**INSTRUCTIONS FOR THE TASK:**
Repeat the line that contains "for level, flip", the line that contains "obj.parent = empty", and all lines between them, exactly and with no other lines.
-- start of SOURCE MATERIAL --
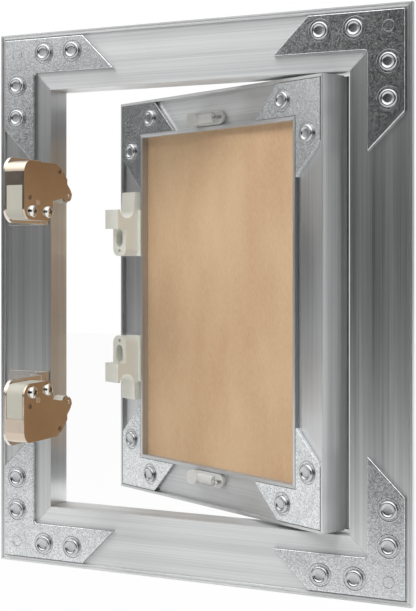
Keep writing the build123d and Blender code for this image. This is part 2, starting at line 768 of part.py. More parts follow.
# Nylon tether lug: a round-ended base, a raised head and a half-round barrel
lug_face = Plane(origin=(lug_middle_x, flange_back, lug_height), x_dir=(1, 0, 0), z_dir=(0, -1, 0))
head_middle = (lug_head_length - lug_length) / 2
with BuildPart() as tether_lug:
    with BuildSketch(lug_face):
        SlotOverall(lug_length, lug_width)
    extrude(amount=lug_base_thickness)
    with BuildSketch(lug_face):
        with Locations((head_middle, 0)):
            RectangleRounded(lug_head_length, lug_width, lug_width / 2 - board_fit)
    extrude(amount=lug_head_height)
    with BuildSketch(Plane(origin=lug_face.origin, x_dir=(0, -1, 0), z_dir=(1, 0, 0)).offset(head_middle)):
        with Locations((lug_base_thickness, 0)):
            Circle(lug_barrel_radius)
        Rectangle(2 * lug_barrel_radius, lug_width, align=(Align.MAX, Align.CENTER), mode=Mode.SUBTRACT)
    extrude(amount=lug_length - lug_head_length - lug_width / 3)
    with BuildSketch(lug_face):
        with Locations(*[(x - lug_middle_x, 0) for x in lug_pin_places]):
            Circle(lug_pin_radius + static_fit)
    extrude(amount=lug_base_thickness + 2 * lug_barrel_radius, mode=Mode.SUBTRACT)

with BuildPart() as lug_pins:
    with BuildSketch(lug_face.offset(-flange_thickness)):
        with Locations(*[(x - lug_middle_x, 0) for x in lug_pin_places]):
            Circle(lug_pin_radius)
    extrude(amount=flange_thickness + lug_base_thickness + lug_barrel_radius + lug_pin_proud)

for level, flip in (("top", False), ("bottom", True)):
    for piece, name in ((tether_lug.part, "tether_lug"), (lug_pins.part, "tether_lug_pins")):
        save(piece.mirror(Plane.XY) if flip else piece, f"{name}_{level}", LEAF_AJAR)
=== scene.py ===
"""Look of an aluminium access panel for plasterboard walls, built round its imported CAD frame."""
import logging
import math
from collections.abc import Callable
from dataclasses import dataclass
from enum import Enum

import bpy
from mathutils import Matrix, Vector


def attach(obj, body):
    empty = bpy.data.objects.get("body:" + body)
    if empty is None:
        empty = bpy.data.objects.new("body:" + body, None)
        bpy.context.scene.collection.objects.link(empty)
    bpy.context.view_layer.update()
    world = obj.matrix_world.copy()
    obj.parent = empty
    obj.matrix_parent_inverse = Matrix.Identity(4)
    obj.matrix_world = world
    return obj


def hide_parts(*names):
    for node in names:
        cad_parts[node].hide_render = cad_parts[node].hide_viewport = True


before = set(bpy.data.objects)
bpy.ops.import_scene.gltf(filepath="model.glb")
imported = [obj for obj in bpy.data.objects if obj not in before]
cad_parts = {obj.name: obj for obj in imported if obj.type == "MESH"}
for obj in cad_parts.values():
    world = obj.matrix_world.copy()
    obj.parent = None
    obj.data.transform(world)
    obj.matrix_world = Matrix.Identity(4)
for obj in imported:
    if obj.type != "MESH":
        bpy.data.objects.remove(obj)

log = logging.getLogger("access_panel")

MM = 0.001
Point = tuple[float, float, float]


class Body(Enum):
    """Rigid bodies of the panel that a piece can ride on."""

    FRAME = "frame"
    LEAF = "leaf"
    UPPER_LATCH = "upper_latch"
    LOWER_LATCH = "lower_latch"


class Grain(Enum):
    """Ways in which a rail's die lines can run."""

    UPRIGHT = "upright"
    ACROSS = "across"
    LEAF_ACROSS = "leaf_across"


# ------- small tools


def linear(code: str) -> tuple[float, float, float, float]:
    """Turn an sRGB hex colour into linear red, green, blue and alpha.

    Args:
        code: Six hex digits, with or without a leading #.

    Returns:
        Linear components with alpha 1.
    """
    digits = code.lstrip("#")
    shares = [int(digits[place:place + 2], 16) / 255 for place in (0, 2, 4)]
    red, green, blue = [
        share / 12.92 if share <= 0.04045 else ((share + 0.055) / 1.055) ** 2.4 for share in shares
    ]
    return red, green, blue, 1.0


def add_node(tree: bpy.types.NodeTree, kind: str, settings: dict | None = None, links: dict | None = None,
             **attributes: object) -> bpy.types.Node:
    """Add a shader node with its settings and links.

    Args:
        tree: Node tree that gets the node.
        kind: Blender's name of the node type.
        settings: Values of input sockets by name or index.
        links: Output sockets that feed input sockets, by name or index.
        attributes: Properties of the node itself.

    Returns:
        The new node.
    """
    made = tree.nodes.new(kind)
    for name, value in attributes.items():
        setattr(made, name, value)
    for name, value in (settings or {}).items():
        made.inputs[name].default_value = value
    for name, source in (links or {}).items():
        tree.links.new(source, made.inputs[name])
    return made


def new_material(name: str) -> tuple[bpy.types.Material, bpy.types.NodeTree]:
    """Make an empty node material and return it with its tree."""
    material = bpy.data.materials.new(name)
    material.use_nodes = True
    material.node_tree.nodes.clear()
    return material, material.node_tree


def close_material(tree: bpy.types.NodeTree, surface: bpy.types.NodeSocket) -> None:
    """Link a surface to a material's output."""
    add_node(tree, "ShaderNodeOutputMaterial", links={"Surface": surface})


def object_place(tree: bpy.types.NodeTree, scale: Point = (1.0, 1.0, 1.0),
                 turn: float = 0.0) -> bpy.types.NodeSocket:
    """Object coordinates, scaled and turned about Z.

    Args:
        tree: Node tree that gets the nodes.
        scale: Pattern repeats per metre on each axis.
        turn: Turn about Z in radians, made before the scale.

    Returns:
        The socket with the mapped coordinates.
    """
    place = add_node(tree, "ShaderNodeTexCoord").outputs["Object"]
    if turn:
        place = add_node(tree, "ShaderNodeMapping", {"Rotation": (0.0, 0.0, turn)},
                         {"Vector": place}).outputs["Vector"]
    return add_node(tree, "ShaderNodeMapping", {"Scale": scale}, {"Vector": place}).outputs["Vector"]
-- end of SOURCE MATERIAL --
**ANSWER FOR THIS EXERCISE:**
for level, flip in (("top", False), ("bottom", True)):
    for piece, name in ((tether_lug.part, "tether_lug"), (lug_pins.part, "tether_lug_pins")):
        save(piece.mirror(Plane.XY) if flip else piece, f"{name}_{level}", LEAF_AJAR)
=== scene.py ===
"""Look of an aluminium access panel for plasterboard walls, built round its imported CAD frame."""
import logging
import math
from collections.abc import Callable
from dataclasses import dataclass
from enum import Enum

import bpy
from mathutils import Matrix, Vector


def attach(obj, body):
    empty = bpy.data.objects.get("body:" + body)
    if empty is None:
        empty = bpy.data.objects.new("body:" + body, None)
        bpy.context.scene.collection.objects.link(empty)
    bpy.context.view_layer.update()
    world = obj.matrix_world.copy()
    obj.parent = empty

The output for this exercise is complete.